▶ Dataset:
## BEGIN

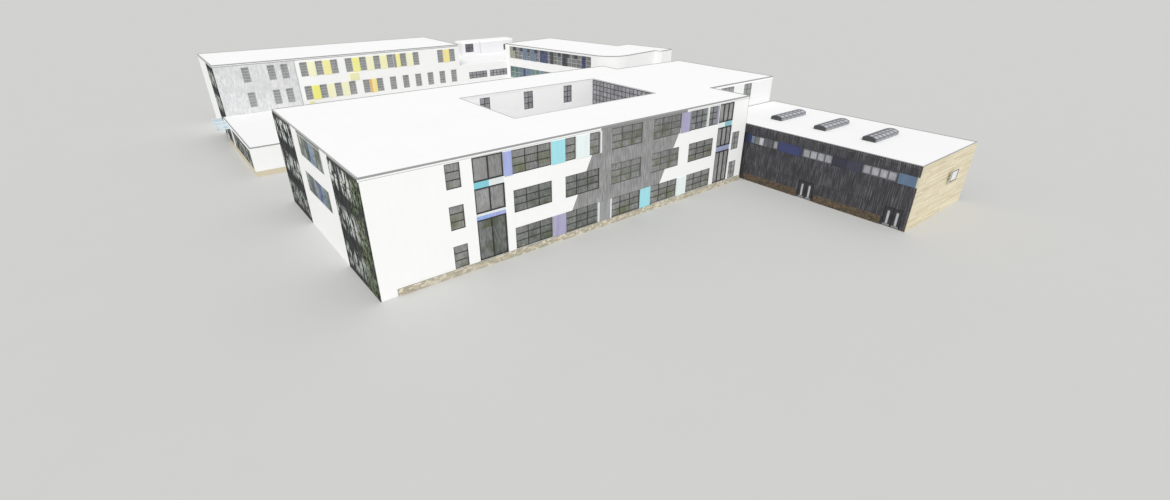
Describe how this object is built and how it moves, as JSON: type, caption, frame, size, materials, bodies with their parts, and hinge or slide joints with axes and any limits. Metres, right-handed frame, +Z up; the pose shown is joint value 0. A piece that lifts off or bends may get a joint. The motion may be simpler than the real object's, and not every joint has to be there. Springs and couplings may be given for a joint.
{
  "type": "school building, scale model at 1:10",
  "caption": "Flat-roofed white school with a panelled facade, light well, dark sports hall with hinged doors, and rear wings round a yard.",
  "frame": {"origin": "centre of the building's bounding box, at ground level", "axes": "+Y from the facade towards the rear wing, +X along the facade to the right, +Z up"},
  "size_m": [7.2842, 9.55, 1.135],
  "materials": {
    "render": "matt white render",
    "slab": "plain concrete",
    "roof_skin": "pale roofing",
    "stone": "split stone",
    "window_glass": "dark glazing",
    "curtain_glass": "dark curtain wall",
    "colour_panels": "coloured infill panels",
    "trim": "grey sheet metal",
    "cladding": "charcoal ribbed cladding",
    "end_boards": "buff boards",
    "hall_glass": "milky panes",
    "hall_colour": "blue panels",
    "brick": "brown brick",
    "door_metal": "dark painted steel",
    "canopy_glass": "pale blue glass",
    "teal_glass": "teal glazing"
  },
  "bodies": {
    "building": {"ground_floor": "slab", "upper_floors": "slab", "main_roof": "roof_skin", "front_wall": "render", "yard_wall": "render", "side_walls": "render", "plinth": "stone", "facade_windows": "window_glass", "side_windows": "window_glass", "curtain_walls": "curtain_glass", "facade_panels": "colour_panels", "roof_trim": "trim", "well_long_walls": "render", "well_short_walls": "render", "well_windows": "window_glass", "hub_cross_walls": "render", "hub_side_wall": "render", "hall_floor": "slab", "hall_lower_wall": "cladding", "hall_upper_wall": "cladding", "hall_end_walls": "end_boards", "hall_far_wall": "cladding", "hall_roof": "roof_skin", "rooflight_kerbs": "trim", "rooflight_glass": "curtain_glass", "hall_windows": "hall_glass", "hall_panels": "hall_colour", "brick_base": "brick", "ball_board": "trim", "door_frames": "door_metal", "rear_long_walls": "render", "rear_end_walls": "render", "rear_floors": "slab", "rear_roof": "roof_skin", "rear_windows": "window_glass", "link_walls": "render", "link_roof": "roof_skin", "link_canopy": "canopy_glass", "terrace_walls": "render", "terrace_roofs": "roof_skin", "wing_walls": "render", "wing_floors": "slab", "wing_roof": "roof_skin", "wing_windows": "teal_glass", "passage": "render"},
    "door_leaf_1": {"leaf_1": "door_metal", "leaf_glass_1": "hall_glass"},
    "door_leaf_2": {"leaf_2": "door_metal", "leaf_glass_2": "hall_glass"},
    "door_leaf_3": {"leaf_3": "door_metal", "leaf_glass_3": "hall_glass"},
    "door_leaf_4": {"leaf_4": "door_metal", "leaf_glass_4": "hall_glass"}
  },
  "joints": [
    {"name": "door_hinge_1", "type": "hinge", "parent": "building", "child": "door_leaf_1", "pos_m": [1.43392, -3.66, 0.043], "axis": [0, 0, 1], "range_deg": [0, 95]},
    {"name": "door_hinge_2", "type": "hinge", "parent": "building", "child": "door_leaf_2", "pos_m": [1.43392, -3.479, 0.043], "axis": [0, 0, -1], "range_deg": [0, 95]},
    {"name": "door_hinge_3", "type": "hinge", "parent": "building", "child": "door_leaf_3", "pos_m": [1.43392, -4.67, 0.043], "axis": [0, 0, 1], "range_deg": [0, 95]},
    {"name": "door_hinge_4", "type": "hinge", "parent": "building", "child": "door_leaf_4", "pos_m": [1.43392, -4.489, 0.043], "axis": [0, 0, -1], "range_deg": [0, 95]}
  ]
}
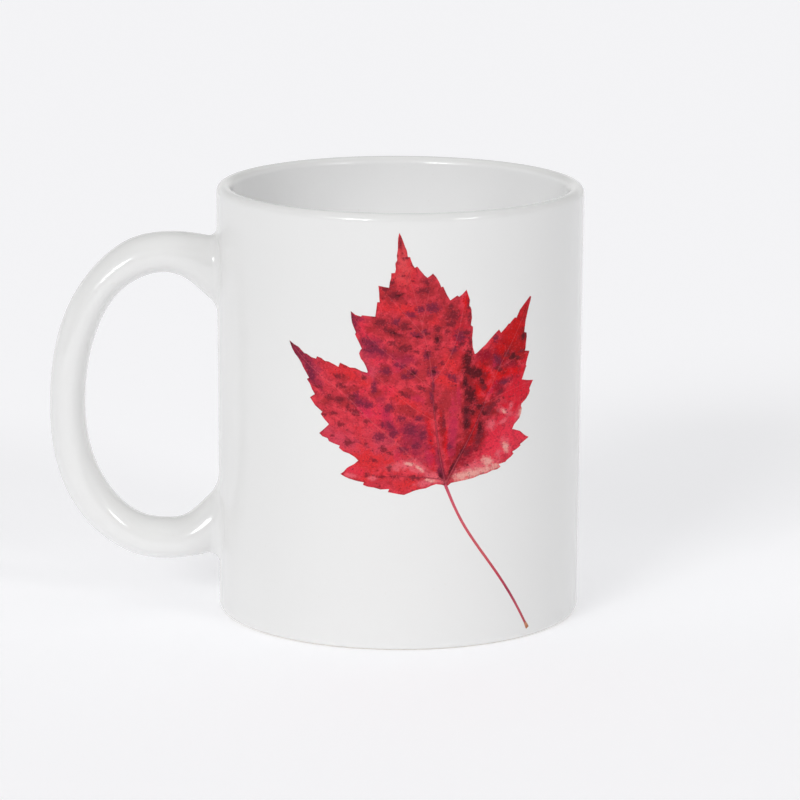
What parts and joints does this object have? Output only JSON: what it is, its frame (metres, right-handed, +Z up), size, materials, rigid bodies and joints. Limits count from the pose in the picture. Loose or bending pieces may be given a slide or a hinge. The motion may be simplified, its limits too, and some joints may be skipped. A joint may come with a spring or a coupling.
{
  "type": "mug",
  "caption": "Straight-sided white glazed ceramic mug with a C-shaped handle and a red maple leaf printed on its side.",
  "frame": {"origin": "middle of the mug's box on the surface it stands on; the body's axis is at x = +18.7 mm", "axes": "+Z up along the body's axis, handle towards -X, printed leaf on the side that faces -Y"},
  "size_m": [0.1194, 0.082, 0.0965],
  "materials": {
    "glaze": "glossy white glaze, with a bare foot ring",
    "leaf_print": "red leaf print under the gloss"
  },
  "bodies": {
    "root": {"mug": "glaze"}
  },
  "joints": []
}
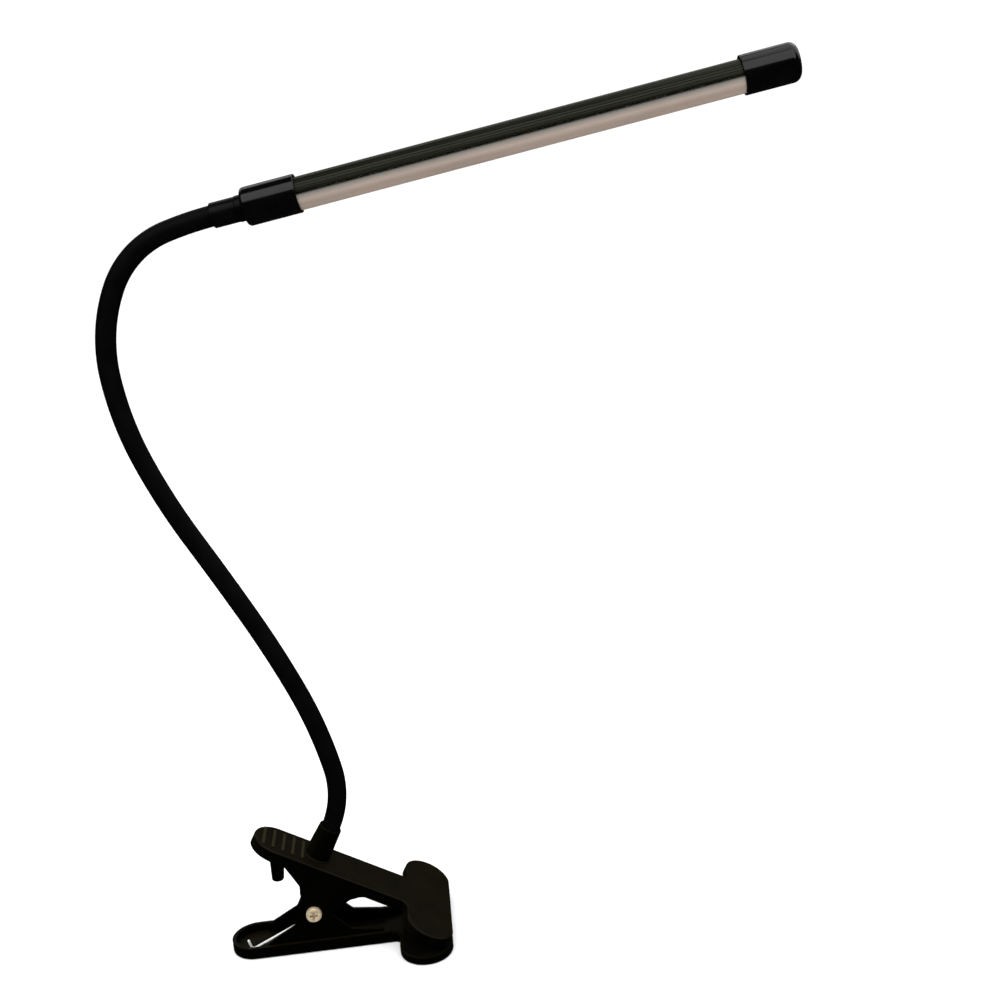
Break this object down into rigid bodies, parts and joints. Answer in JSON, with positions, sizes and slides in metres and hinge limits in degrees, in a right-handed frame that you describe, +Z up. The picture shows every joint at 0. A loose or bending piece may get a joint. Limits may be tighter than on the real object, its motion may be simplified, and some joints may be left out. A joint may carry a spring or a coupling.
{
  "type": "clip-on gooseneck bar light",
  "caption": "Bendable clip-on bar light: a spring clamp with wide padded jaws, a slim gooseneck, and a round bar head, half housing and half diffuser, between glossy end caps.",
  "frame": {"origin": "on the flat underside of the lower lever, straight below the clamp's pivot", "axes": "+X from the clamp's handles to its jaws, +Z up out of the underside, +Y along the pivot away from its screw head"},
  "size_m": [0.342, 0.076, 0.4393],
  "materials": {
    "clamp_plastic": "fine satin texture",
    "jaw_rubber": "matt",
    "neck_sleeve": "smooth matt sleeve",
    "neck_core": "wound steel",
    "lead": "insulated lead",
    "pivot_steel": "nickel plated",
    "spring_steel": "bright wire",
    "bush_plastic": "natural nylon",
    "ferrule": "black, satin",
    "cap_plastic": "glossy black",
    "housing_metal": "black anodised",
    "diffuser": "frosted, unlit",
    "board": "white circuit board",
    "chips": "phosphor"
  },
  "bodies": {
    "lower_lever": {"lower_lever": "clamp_plastic", "lower_jaw_pad": "jaw_rubber", "pivot_screw": "pivot_steel", "pivot_washer": "pivot_steel", "pivot_nut": "pivot_steel", "spring_bush": "bush_plastic", "torsion_spring": "spring_steel"},
    "upper_lever": {"upper_lever": "clamp_plastic", "upper_jaw_pad": "jaw_rubber", "cord_gland": "clamp_plastic", "base_lead": "lead", "neck_collar": "clamp_plastic", "neck_nipple": "pivot_steel", "neck_lock_washer": "pivot_steel", "neck_lock_nut": "pivot_steel", "neck_sleeve_1": "neck_sleeve", "neck_core_1": "neck_core", "neck_lead_1": "lead"},
    "neck_2": {"neck_sleeve_2": "neck_sleeve", "neck_core_2": "neck_core", "neck_lead_2": "lead"},
    "neck_3": {"neck_sleeve_3": "neck_sleeve", "neck_core_3": "neck_core", "neck_lead_3": "lead"},
    "neck_4": {"neck_sleeve_4": "neck_sleeve", "neck_core_4": "neck_core", "neck_lead_4": "lead"},
    "neck_5": {"neck_sleeve_5": "neck_sleeve", "neck_core_5": "neck_core", "neck_lead_5": "lead"},
    "neck_6": {"neck_sleeve_6": "neck_sleeve", "neck_core_6": "neck_core", "neck_lead_6": "lead"},
    "neck_7": {"neck_sleeve_7": "neck_sleeve", "neck_core_7": "neck_core", "neck_lead_7": "lead"},
    "neck_8": {"neck_sleeve_8": "neck_sleeve", "neck_core_8": "neck_core", "neck_lead_8": "lead"},
    "neck_9": {"neck_sleeve_9": "neck_sleeve", "neck_core_9": "neck_core", "neck_lead_9": "lead", "neck_ferrule": "ferrule", "swivel_clip": "pivot_steel"},
    "head": {"inner_end_cap": "cap_plastic", "outer_end_cap": "cap_plastic", "housing": "housing_metal", "diffuser": "diffuser", "led_board": "board", "led_chips": "chips", "head_lead": "lead"}
  },
  "joints": [
    {"name": "jaw_open", "type": "hinge", "parent": "lower_lever", "child": "upper_lever", "pos_m": [0, 0, 0.023], "axis": [0, -1, 0], "range_deg": [0, 42], "stiffness_Nm_per_rad": 0.55, "springref_deg": -62.45, "deforming": ["torsion_spring"]},
    {"name": "neck_bend_1", "type": "hinge", "parent": "upper_lever", "child": "neck_2", "pos_m": [0.01864, -0.0004, 0.09917], "axis": [-0.0785, -0.9969, 0], "range_deg": [-28, 28]},
    {"name": "neck_side_1", "type": "hinge", "parent": "neck_2", "child": "neck_3", "pos_m": [0.00554, 0.00063, 0.14483], "axis": [-0.9256, 0.0728, -0.3714], "range_deg": [-28, 28]},
    {"name": "neck_bend_2", "type": "hinge", "parent": "neck_3", "child": "neck_4", "pos_m": [-0.01353, 0.00213, 0.18731], "axis": [-0.0785, -0.9969, 0], "range_deg": [-28, 28]},
    {"name": "neck_side_2", "type": "hinge", "parent": "neck_4", "child": "neck_5", "pos_m": [-0.0354, 0.00385, 0.22955], "axis": [-0.8786, 0.0691, -0.4726], "range_deg": [-28, 28]},
    {"name": "neck_bend_3", "type": "hinge", "parent": "neck_5", "child": "neck_6", "pos_m": [-0.05391, 0.00531, 0.27115], "axis": [-0.0785, -0.9969, 0], "range_deg": [-28, 28]},
    {"name": "neck_side_3", "type": "hinge", "parent": "neck_6", "child": "neck_7", "pos_m": [-0.063, 0.00602, 0.31366], "axis": [-0.9941, 0.0782, -0.075], "range_deg": [-28, 28]},
    {"name": "neck_bend_4", "type": "hinge", "parent": "neck_7", "child": "neck_8", "pos_m": [-0.05432, 0.00534, 0.35683], "axis": [-0.0785, -0.9969, 0], "range_deg": [-28, 28]},
    {"name": "neck_side_4", "type": "hinge", "parent": "neck_8", "child": "neck_9", "pos_m": [-0.02579, 0.0031, 0.38072], "axis": [-0.2881, 0.0227, 0.9573], "range_deg": [-28, 28]},
    {"name": "head_swivel", "type": "hinge", "parent": "neck_9", "child": "head", "pos_m": [-0.00298, 0.0013, 0.386], "axis": [0.9841, -0.0775, 0.1599], "range_deg": [-90, 90]}
  ],
  "couplings": [
    {"joint": "neck_bend_2", "follows": "neck_bend_1", "ratio": 1},
    {"joint": "neck_side_2", "follows": "neck_side_1", "ratio": 1},
    {"joint": "neck_bend_4", "follows": "neck_bend_3", "ratio": 1},
    {"joint": "neck_side_4", "follows": "neck_side_3", "ratio": 1}
  ]
}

## END

▶ Required task: From the data, list each line in which the string "pose" appears.

▶ Reply to the exercise:
Describe how this object is built and how it moves, as JSON: type, caption, frame, size, materials, bodies with their parts, and hinge or slide joints with axes and any limits. Metres, right-handed frame, +Z up; the pose shown is joint value 0. A piece that lifts off or bends may get a joint. The motion may be simpler than the real object's, and not every joint has to be there. Springs and couplings may be given for a joint.
What parts and joints does this object have? Output only JSON: what it is, its frame (metres, right-handed, +Z up), size, materials, rigid bodies and joints. Limits count from the pose in the picture. Loose or bending pieces may be given a slide or a hinge. The motion may be simplified, its limits too, and some joints may be skipped. A joint may come with a spring or a coupling.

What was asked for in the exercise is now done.